Entropies of Scalar Fields on Three Dimensional Black Holes

TL;DR

This paper addresses how scalar fields thermally behave in three-dimensional BTZ black holes, testing two calculational pathways: explicit mode-sum partitioning and the Euclidean path integral via Hartle-Hawking Green functions. The authors derive exact mode functions, Hartle-Hawking Green functions, and Green functions on cone geometries, enabling precise expressions for free energies and entropies under different boundary conditions. A central finding is that entropies are not generally proportional to the horizon area and that their divergences depend on the calculation method and regularization, not solely on the horizon. These results illuminate the nuanced relationship between quantum field entropy, horizon geometry, and gravitational renormalization, and provide a tangible 3D testing ground for reconciling black hole thermodynamics with quantum theory.

Abstract

Thermodynamics of scalar fields is investigated in three dimensional black hole backgrounds in two approaches. One is mode expansion and direct computation of the partition sum, and the other is the Euclidean path integral approach.

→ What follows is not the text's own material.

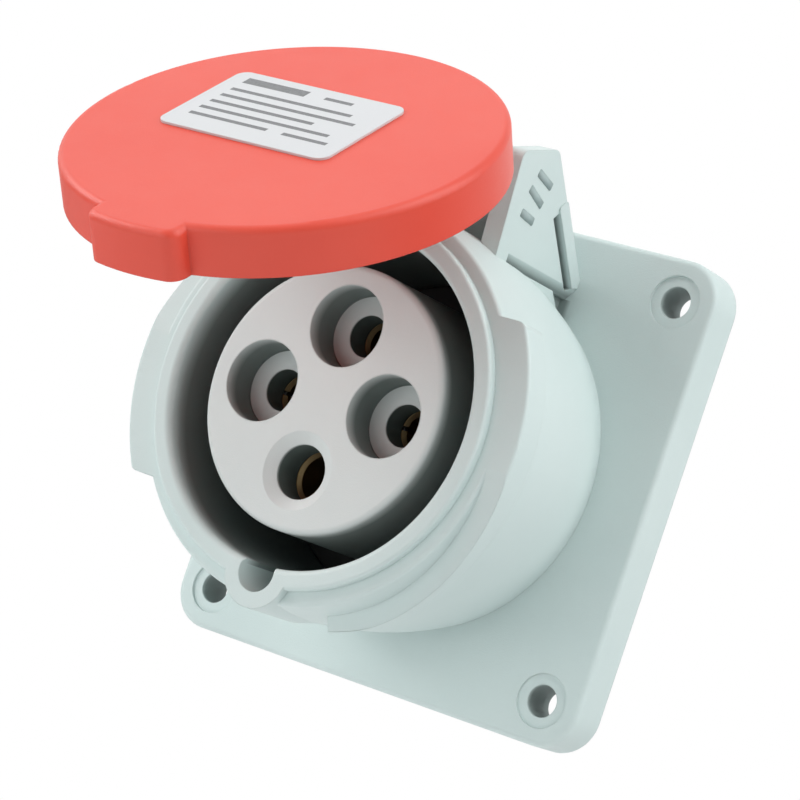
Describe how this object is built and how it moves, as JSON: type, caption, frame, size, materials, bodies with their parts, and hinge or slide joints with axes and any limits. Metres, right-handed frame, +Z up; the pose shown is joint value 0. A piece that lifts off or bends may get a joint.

We obtain a number of exact results, for example, mode functions, Hartle-Hawking Green functions on the black holes, Green functions on a cone geometry, free energies and entropies. They constitute reliable bases for the thermodynamics of scalar fields. It is shown that thermodynamic quantities largely depend upon the approach to calculate them, boundary conditions for the scalar fields and regularization method. We find that, in general, the entropies are not proportional to the area of the horizon and that their divergent parts are not necessarily due to the existence of the horizon.